Once traditional use of firewood and animal dung for cooking and heating is set aside, however, that percentage drops to about seven.
Coal, oil and gas together make up 85 per cent, and nuclear energy two.
West won’t abandon Afghanistan: The army general leading British troops in Afghanistan General James Bucknall promised on May 11 that the West ‘was not going to abandon’ the war-torn nation after the security handover to local forces in 2014.
Ernie Els inducted into Hall of Fame: Erine Els, whose deceptively effortless swing has earned him the nickname the ‘Big Easy’ and three major golf titles ‘led a class of six inducted into the World Golf Hall of Fame.
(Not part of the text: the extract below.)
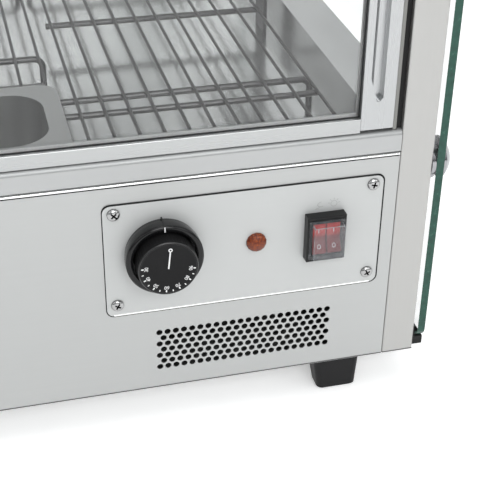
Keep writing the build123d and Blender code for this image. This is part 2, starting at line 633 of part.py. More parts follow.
with BuildPart() as lamp_tube:
    with BuildSketch(Plane.YZ.offset(-222.0)):
        with Locations((-40.0, 630.5)):
            Circle(8.0)
    extrude(amount=444.0)
    for sx in (-1, 1):
        block(sx * 222.0, sx * 234.8, -50.0, -30.0, 622.5, Z_ROOF)

with BuildPart() as lamp_diffuser:
    with BuildSketch(Plane.YZ.offset(-236.0)):
        with BuildLine():
            Polyline((-62.0, 622.0), (-18.0, 622.0), (-18.0, 619.5))
            ThreePointArc((-18.0, 619.5), (-40.0, 613.0), (-62.0, 619.5))
            Line((-62.0, 619.5), (-62.0, 622.0))
        make_face()
    extrude(amount=472.0)
    with BuildSketch(Plane.YZ.offset(-234.0)):
        with BuildLine():
            Polyline((-60.0, 623.0), (-20.0, 623.0), (-20.0, 620.4))
            ThreePointArc((-20.0, 620.4), (-40.0, 614.8), (-60.0, 620.4))
            Line((-60.0, 620.4), (-60.0, 623.0))
        make_face()
    extrude(amount=468.0, mode=Mode.SUBTRACT)

# ---------------------------------------------------------------------------
# CONTROLS
# ---------------------------------------------------------------------------
with BuildPart() as control_plate:
    with BuildSketch(Plane.XZ.offset(-Y_OP)):
        with Locations(((CP_X0 + CP_X1) / 2, (CP_Z0 + CP_Z1) / 2)):
            RectangleRounded(CP_X1 - CP_X0, CP_Z1 - CP_Z0, CP_R)
        with Locations(*SCREWS):
            Circle(2.0, mode=Mode.SUBTRACT)
        with Locations((KNOB_X, KNOB_Z)):
            Circle(5.0, mode=Mode.SUBTRACT)
        with Locations((PILOT_X, PILOT_Z)):
            Circle(6.0, mode=Mode.SUBTRACT)
        with Locations((SW_X, SW_Z)):
            Rectangle(26.0, 33.0, mode=Mode.SUBTRACT)
    extrude(amount=CP_T)

with BuildPart() as plate_screws:
    for x, z in SCREWS:
        with BuildSketch(Plane.XZ.offset(-Y_CP)):
            with Locations((x, z)):
                Circle(4.5)
        extrude(amount=1.0)
        with BuildSketch(Plane.XZ.offset(-Y_CP + 1.0)):
            with Locations((x, z)):
                Circle(4.5)
        with BuildSketch(Plane.XZ.offset(-Y_CP + 2.2)):
            with Locations((x, z)):
                Circle(3.1)
        loft()
        with BuildSketch(Plane.XZ.offset(-Y_CP)):
            with Locations((x, z)):
                Circle(2.0)
        extrude(amount=-9.0)
        with BuildSketch(Plane.XZ.offset(-Y_CP + 2.3)):
            with Locations((x, z)):
                Rectangle(4.6, 1.1)
                Rectangle(1.1, 4.6)
        extrude(amount=-1.5, mode=Mode.SUBTRACT)

with BuildPart() as knob_bezel:
    with BuildSketch(Plane(origin=(KNOB_X, 0, KNOB_Z), x_dir=(1, 0, 0), z_dir=(0, 0, 1))):
        with BuildLine():
            Polyline((BEZEL_RI, Y_CP), (BEZEL_RO, Y_CP), (BEZEL_RT, Y_CP - BEZEL_H + 1.0),
                     (BEZEL_RT - 0.8, Y_CP - BEZEL_H), (BEZEL_RI, Y_CP - BEZEL_H), close=True)
        make_face()
    revolve(axis=Axis((KNOB_X, 0, KNOB_Z), (0, 1, 0)))
    block(KNOB_X - 0.7, KNOB_X + 0.7, Y_CP - BEZEL_H + 1.2, Y_CP, KNOB_Z + BEZEL_RO - 0.6, KNOB_Z + BEZEL_RO + 1.3)
    # back web between the ring and the plate
    with BuildSketch(Plane.XZ.offset(-Y_CP)):
        with Locations((KNOB_X, KNOB_Z)):
            Circle(BEZEL_RI + 0.5)
            Circle(5.6, mode=Mode.SUBTRACT)
    extrude(amount=1.0)

with BuildPart() as thermostat_knob:
    with BuildSketch(Plane(origin=(KNOB_X, 0, KNOB_Z), x_dir=(1, 0, 0), z_dir=(0, 0, 1))):
        with BuildLine():
            Polyline((0, -265.2), (0, Y_KNOB), (KNOB_R - 0.9, Y_KNOB), (KNOB_R, Y_KNOB + 1.2),
                     (KNOB_R + 0.3, -265.2), close=True)
        make_face()
    revolve(axis=Axis((KNOB_X, 0, KNOB_Z), (0, 1, 0)))
    # spindle
    with BuildSketch(Plane.XZ.offset(265.2)):
        with Locations((KNOB_X, KNOB_Z)):
            Circle(SHAFT_R)
    extrude(amount=-20.2)

with BuildPart() as thermostat_body:
    block(KNOB_X - 18, KNOB_X + 18, Y_OP + 0.0, -232.0, KNOB_Z - 18, KNOB_Z + 18)
    with BuildSketch(Plane.XZ.offset(-Y_OP)):
        with Locations((KNOB_X, KNOB_Z)):
            Circle(4.9)
    extrude(amount=2.4)
    with BuildSketch(Plane.XZ.offset(-Y_OP + 5)):
        with Locations((KNOB_X, KNOB_Z)):
            Circle(SHAFT_R + 0.06)
    extrude(amount=-24.0, mode=Mode.SUBTRACT)
    for tx in (-12.0, -4.0, 4.0, 12.0):
        block(KNOB_X + tx - 0.4, KNOB_X + tx + 0.4, -232.5, -222.0, KNOB_Z - 15, KNOB_Z - 8.7)
    # capillary and bulb under the deck
    with BuildLine() as cap:
        FilletPolyline((KNOB_X, -233.0, KNOB_Z + 8), (KNOB_X, -214.0, KNOB_Z + 8),
                       (KNOB_X, -214.0, 184.0), (KNOB_X, -160.0, 184.0), radius=6)
    with BuildSketch(Plane(origin=(KNOB_X, -233.0, KNOB_Z + 8), z_dir=(0, 1, 0))):
        Circle(1.2)
    sweep(path=cap.line)
    with BuildSketch(Plane.XZ.offset(162.0)):
        with Locations((KNOB_X, 184.0)):
            Circle(3.5)
    extrude(amount=-80.0)

with BuildPart() as pilot_lens:
    with BuildSketch(Plane(origin=(PILOT_X, 0, PILOT_Z), x_dir=(1, 0, 0), z_dir=(0, 0, 1))):
        with BuildLine():
            Polyline((0, -240.0), (6.0, -240.0), (6.0, Y_CP), (PILOT_R, Y_CP), (PILOT_R, Y_CP - 1.6))
            dm = dome_mid(1.6, PILOT_R, 4.0)
            ThreePointArc((PILOT_R, Y_CP - 1.6), (dm[1], Y_CP - dm[0]), (0, Y_CP - 5.6))
            Line((0, Y_CP - 5.6), (0, -240.0))
        make_face()
    revolve(axis=Axis((PILOT_X, 0, PILOT_Z), (0, 1, 0)))

with BuildPart() as switch_frame:
    block(SW_X - SW_W / 2, SW_X + SW_W / 2, Y_CP - SW_PROUD, Y_CP, SW_Z - SW_H / 2, SW_Z + SW_H / 2)
    fillet(switch_frame.part.edges().group_by(Axis.Y)[0], radius=1.2)
    block(SW_X - 12.9, SW_X + 12.9, Y_CP, -238.0, SW_Z - 16.4, SW_Z + 16.4)
    block(SW_X - SW_OPEN_X, SW_X + SW_OPEN_X, Y_CP - SW_PROUD - 1, -255.0, SW_Z - SW_OPEN_Z, SW_Z + SW_OPEN_Z,
          mode=Mode.SUBTRACT)
    block(SW_X - 0.3, SW_X + 0.3, -268.0, -255.0, SW_Z - SW_OPEN_Z, SW_Z + SW_OPEN_Z)
    with BuildSketch(Plane.YZ.offset(SW_X - 12.4)):
        with Locations((Y_PIVOT, SW_Z)):
            Circle(1.25)
    extrude(amount=24.8, mode=Mode.SUBTRACT)
    for tx in (-8.0, 0.0, 8.0):
        block(SW_X + tx - 3.1, SW_X + tx + 3.1, -238.5, -229.0, SW_Z - 9.4, SW_Z - 8.6)
        block(SW_X + tx - 3.1, SW_X + tx + 3.1, -238.5, -229.0, SW_Z + 8.6, SW_Z + 9.4)


def rocker(x0, x1, pin_to):
    """One red paddle, resting with its upper half pressed in."""
    a = math.radians(-ROCK_TILT)

    def turn(p, q):
        # p: distance towards the operator, q: height, about the pivot
        pp = p * math.cos(a) + q * math.sin(a)
        qq = -p * math.sin(a) + q * math.cos(a)
        return (Y_PIVOT - pp, SW_Z + qq)

    pts = [(3.6, 0), (5.4, 11.6), (3.0, 12.0), (-1.5, 7.0), (-3.0, 0), (-1.5, -7.0), (3.0, -12.0), (5.4, -11.6)]
    with BuildSketch(Plane.YZ.offset(x0)) as paddle:
        with BuildLine():
            Polyline(*[turn(*p) for p in pts], close=True)
        make_face()
    extrude(paddle.sketch, amount=x1 - x0)
    with BuildSketch(Plane.YZ.offset(min(x0, pin_to))) as pin:
        with Locations((Y_PIVOT, SW_Z)):
            Circle(1.2)
    extrude(pin.sketch, amount=abs(pin_to - x0))


with BuildPart() as rocker_left:
    rocker(SW_X - 10.3, SW_X - 0.6, SW_X - 11.9)
with BuildPart() as rocker_right:
    rocker(SW_X + 0.6, SW_X + 10.3, SW_X + 11.9)

with BuildPart() as splash_cover:
    yf = Y_CP - SW_PROUD
    block(SW_X - 13.0, SW_X + 13.0, yf - 0.8, yf, SW_Z - 15.4, SW_Z + 15.4)
    block(SW_X - 11.3, SW_X + 11.3, yf - 6.3, yf, SW_Z - 13.2, SW_Z + 13.2)
    fillet(splash_cover.part.edges().filter_by(Axis.Y), radius=1.4)
    fillet(splash_cover.part.edges().group_by(Axis.Y)[0], radius=0.5)
    block(SW_X - SW_OPEN_X, SW_X + SW_OPEN_X, yf - 5.6, yf + 1, SW_Z - 12.5, SW_Z + 12.5,
          mode=Mode.SUBTRACT)

# ---------------------------------------------------------------------------
# one STEP file per piece
save(base_floor, "base_floor")
save(side_skin_left, "side_skin_left")
save(side_skin_right, "side_skin_right")
save(customer_fascia, "customer_fascia")
save(operator_fascia, "operator_fascia")
save(corner_post_left, "corner_post_left")
save(corner_post_right, "corner_post_right")
save(feet, "feet")
save(glass_rest_pads, "glass_rest_pads")
save(cable_gland, "cable_gland")
save(deck_tray, "deck_tray")
save(pan_collar, "pan_collar")
save(water_pan, "water_pan")
save(rack_left, "rack_left")
save(rack_right, "rack_right")
save(rack_middle, "rack_middle")
save(uprights, "uprights")
save(shelf_brackets, "shelf_brackets")
save(wire_shelf_lower, "wire_shelf_lower")
save(wire_shelf_upper, "wire_shelf_upper")
save(heating_elements, "heating_elements")
save(door_sill, "door_sill")
save(door_head_track, "door_head_track")
save(jamb_channels, "jamb_channels")
save(jamb_seals, "jamb_seals")
save(door_right_handle_stile, "door_right_handle_stile")
save(door_right_meeting_stile, "door_right_meeting_stile")
save(door_right_bottom_rail, "door_right_bottom_rail")
save(door_right_top_rail, "door_right_top_rail")
save(door_right_glass, "door_right_glass")
save(door_right_gasket, "door_right_gasket")
save(door_right_glides, "door_right_glides")
save(door_left_handle_stile, "door_left_handle_stile")
save(door_left_meeting_stile, "door_left_meeting_stile")
save(door_left_bottom_rail, "door_left_bottom_rail")
save(door_left_top_rail, "door_left_top_rail")
save(door_left_glass, "door_left_glass")
save(door_left_gasket, "door_left_gasket")
save(door_left_glides, "door_left_glides")
save(side_glass_left, "side_glass_left")
save(side_glass_right, "side_glass_right")
save(glass_caps, "glass_caps")
save(glass_spacers, "glass_spacers")
save(front_glass, "front_glass")
save(front_glass_channel, "front_glass_channel")
save(roof_cover, "roof_cover")
save(ceiling_liner, "ceiling_liner")
save(lamp_tube, "lamp_tube")
save(lamp_diffuser, "lamp_diffuser")
save(control_plate, "control_plate")
save(plate_screws, "plate_screws")
save(knob_bezel, "knob_bezel")
save(thermostat_knob, "thermostat_knob")
save(thermostat_body, "thermostat_body")
save(pilot_lens, "pilot_lens")
save(switch_frame, "switch_frame")
save(rocker_left, "rocker_left")
save(rocker_right, "rocker_right")
save(splash_cover, "splash_cover")
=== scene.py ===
import bpy
import bmesh
import math
from mathutils import Matrix, Vector


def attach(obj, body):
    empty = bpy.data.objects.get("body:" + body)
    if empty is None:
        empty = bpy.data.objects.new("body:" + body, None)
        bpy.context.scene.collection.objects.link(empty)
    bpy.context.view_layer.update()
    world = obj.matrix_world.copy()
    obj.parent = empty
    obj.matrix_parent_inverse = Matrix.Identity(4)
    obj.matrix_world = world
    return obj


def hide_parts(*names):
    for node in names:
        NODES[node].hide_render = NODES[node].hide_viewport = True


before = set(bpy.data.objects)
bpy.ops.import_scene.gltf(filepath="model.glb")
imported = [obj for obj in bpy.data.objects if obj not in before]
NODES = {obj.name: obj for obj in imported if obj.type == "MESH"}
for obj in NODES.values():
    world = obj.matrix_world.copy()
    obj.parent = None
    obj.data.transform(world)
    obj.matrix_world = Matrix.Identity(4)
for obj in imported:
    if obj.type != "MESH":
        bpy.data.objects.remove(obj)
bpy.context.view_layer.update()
MM = 0.001

# ---------------------------------------------------------------------------
# Material helpers
# ---------------------------------------------------------------------------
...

1. ASEAN stands for ________.
A. Association of Southeast Asian Nations
B. Assembly of Southeast Asian Nations
C. Association of Southwest Asian Nations
D. None of these
2. ASEAN was established on August 8, ________.
A. 1963 B. 1965
C. 1967 D. None of these
3. Initially, ASEAN was set up by ________, Malaysia, Philippines, Singapore & Thailand.
A. India B. Indonesia
C. China D. None of these
4. The secretariat of ASEAN is in ________.
A. Jakarta B. Kuala Lumpur
C. Hanoi D. None of these
5. The members of ASEAN are ________.
A. 5 B. 10 C. 15 D. 50
Indonesia, Malaysia, Philippines, Singapore, Thailand, Brunei, Burma (Myanmar), Cambodia, Laos, and Vietnam
6. The Secretary General of ASEAN is ________.
A. Surin Pitsuwan B. Akmuldin Oglu
C. Majib ur Rehman
D. None of these
7. Surin Pitsuwan assumed the charge on January 1, ________ and is the 12th secretary-general.
A. 2008 B. 2009
C. 2010 D. 2011
8. Surin Pitsuwan belongs to ________.
A. Indonesia B. Malaysia
C. Thailand D. Laos
9. The last summit of ASEAN was held in Indonesia in ________.
A. 2008 B. 2009
C. 2010 D. 2011
10. ASEAN is located in ________.
A. South Asia B. Middle East
C. Southeast Asia
D. Southwest Asia
1. A 2. C 3. B 4. A
5. B 6. A 7. A 8. C
9. D 10. C
Obituaries in news
Noted stage comedian Murtaza Hasan, widely known as Mastana, died on April 11. He was 69.
Famous comedian Baboo Baral died on April 15.
Moin Akhtar, the legendary artist of television, stage and film passed away after having a heart attack here on April 23, 2011. He was 60.